- **Records for the exercise**:
================
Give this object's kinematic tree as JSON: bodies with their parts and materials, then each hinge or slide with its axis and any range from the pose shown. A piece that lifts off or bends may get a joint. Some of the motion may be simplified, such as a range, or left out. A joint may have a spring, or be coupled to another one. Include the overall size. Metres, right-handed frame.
================
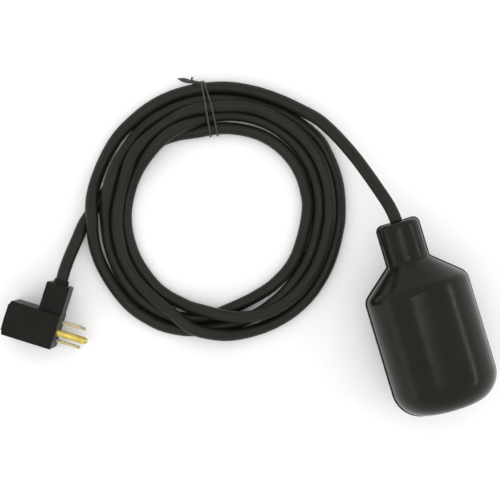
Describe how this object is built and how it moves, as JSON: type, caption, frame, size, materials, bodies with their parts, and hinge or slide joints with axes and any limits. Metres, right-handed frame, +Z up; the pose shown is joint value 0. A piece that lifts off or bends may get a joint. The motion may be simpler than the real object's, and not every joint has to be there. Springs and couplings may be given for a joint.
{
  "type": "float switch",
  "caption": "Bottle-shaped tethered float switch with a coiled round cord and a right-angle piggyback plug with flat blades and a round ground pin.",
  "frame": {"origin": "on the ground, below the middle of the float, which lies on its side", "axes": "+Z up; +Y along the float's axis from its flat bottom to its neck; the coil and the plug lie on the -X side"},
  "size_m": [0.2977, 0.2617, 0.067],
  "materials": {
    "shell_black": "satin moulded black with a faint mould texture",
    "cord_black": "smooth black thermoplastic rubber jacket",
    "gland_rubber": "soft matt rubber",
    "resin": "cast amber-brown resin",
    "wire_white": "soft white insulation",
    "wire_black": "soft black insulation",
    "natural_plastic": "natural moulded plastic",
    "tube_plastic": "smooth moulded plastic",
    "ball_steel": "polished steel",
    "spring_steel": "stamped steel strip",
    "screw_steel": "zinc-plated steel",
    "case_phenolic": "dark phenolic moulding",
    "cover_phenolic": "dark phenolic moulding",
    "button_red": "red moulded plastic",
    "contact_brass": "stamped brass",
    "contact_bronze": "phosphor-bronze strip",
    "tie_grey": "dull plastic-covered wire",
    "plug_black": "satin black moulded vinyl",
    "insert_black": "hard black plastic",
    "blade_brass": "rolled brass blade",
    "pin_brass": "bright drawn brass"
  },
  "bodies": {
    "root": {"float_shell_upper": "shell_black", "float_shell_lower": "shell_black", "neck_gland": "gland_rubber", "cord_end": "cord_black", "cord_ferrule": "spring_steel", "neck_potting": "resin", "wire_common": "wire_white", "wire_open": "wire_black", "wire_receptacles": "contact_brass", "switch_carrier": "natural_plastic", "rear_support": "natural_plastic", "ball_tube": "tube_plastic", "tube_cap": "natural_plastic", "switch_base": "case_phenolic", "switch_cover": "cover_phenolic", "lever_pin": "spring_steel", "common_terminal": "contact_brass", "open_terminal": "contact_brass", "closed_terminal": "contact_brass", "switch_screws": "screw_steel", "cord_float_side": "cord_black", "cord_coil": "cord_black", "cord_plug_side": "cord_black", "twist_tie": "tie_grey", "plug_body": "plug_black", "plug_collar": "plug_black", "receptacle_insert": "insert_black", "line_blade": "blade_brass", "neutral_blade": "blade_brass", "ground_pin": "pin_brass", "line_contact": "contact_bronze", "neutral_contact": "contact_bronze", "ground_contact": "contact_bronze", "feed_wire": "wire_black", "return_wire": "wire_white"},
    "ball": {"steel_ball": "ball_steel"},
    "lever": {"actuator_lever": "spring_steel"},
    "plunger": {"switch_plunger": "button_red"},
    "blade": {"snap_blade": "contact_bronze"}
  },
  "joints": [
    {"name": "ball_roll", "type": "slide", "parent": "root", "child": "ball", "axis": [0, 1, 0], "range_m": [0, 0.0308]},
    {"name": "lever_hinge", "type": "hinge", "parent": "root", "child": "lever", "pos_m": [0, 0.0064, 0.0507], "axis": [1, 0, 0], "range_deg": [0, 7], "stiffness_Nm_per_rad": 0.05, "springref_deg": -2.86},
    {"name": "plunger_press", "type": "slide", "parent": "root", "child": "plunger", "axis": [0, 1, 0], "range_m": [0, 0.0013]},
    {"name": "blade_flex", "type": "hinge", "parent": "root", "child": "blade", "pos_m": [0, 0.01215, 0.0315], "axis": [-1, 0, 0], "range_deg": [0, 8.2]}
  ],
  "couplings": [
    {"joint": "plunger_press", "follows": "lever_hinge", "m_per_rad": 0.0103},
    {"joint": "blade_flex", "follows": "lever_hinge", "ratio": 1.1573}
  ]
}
================
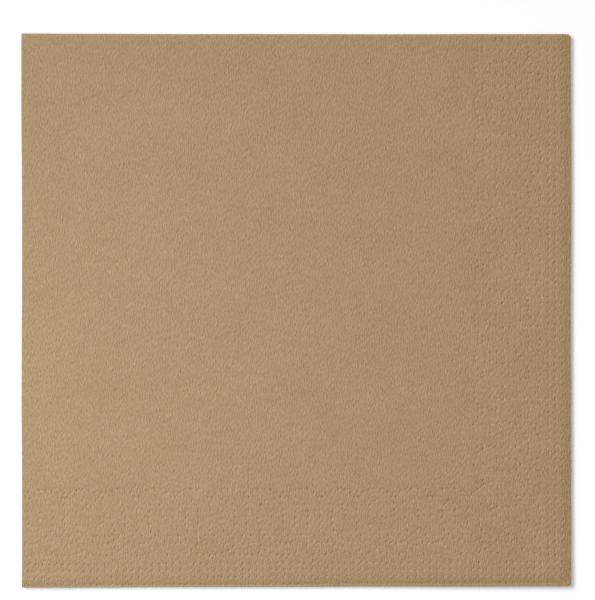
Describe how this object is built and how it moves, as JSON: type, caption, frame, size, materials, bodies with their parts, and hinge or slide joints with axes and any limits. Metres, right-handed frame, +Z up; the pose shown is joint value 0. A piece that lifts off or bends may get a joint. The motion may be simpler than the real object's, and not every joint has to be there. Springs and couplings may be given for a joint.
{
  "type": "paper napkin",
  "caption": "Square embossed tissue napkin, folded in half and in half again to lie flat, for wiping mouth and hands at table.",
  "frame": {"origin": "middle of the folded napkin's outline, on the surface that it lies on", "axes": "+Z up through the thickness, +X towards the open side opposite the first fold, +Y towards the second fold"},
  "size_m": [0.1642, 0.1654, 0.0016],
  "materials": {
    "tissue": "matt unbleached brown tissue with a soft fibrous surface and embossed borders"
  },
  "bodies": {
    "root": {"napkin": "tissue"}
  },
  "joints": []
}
================
- **What you need to do**:
Go through the listing above and locate each line that holds the word "slide". Copy those lines.

- **Answer to this task**:
Give this object's kinematic tree as JSON: bodies with their parts and materials, then each hinge or slide with its axis and any range from the pose shown. A piece that lifts off or bends may get a joint. Some of the motion may be simplified, such as a range, or left out. A joint may have a spring, or be coupled to another one. Include the overall size. Metres, right-handed frame.
Describe how this object is built and how it moves, as JSON: type, caption, frame, size, materials, bodies with their parts, and hinge or slide joints with axes and any limits. Metres, right-handed frame, +Z up; the pose shown is joint value 0. A piece that lifts off or bends may get a joint. The motion may be simpler than the real object's, and not every joint has to be there. Springs and couplings may be given for a joint.
    {"name": "ball_roll", "type": "slide", "parent": "root", "child": "ball", "axis": [0, 1, 0], "range_m": [0, 0.0308]},
    {"name": "plunger_press", "type": "slide", "parent": "root", "child": "plunger", "axis": [0, 1, 0], "range_m": [0, 0.0013]},
Describe how this object is built and how it moves, as JSON: type, caption, frame, size, materials, bodies with their parts, and hinge or slide joints with axes and any limits. Metres, right-handed frame, +Z up; the pose shown is joint value 0. A piece that lifts off or bends may get a joint. The motion may be simpler than the real object's, and not every joint has to be there. Springs and couplings may be given for a joint.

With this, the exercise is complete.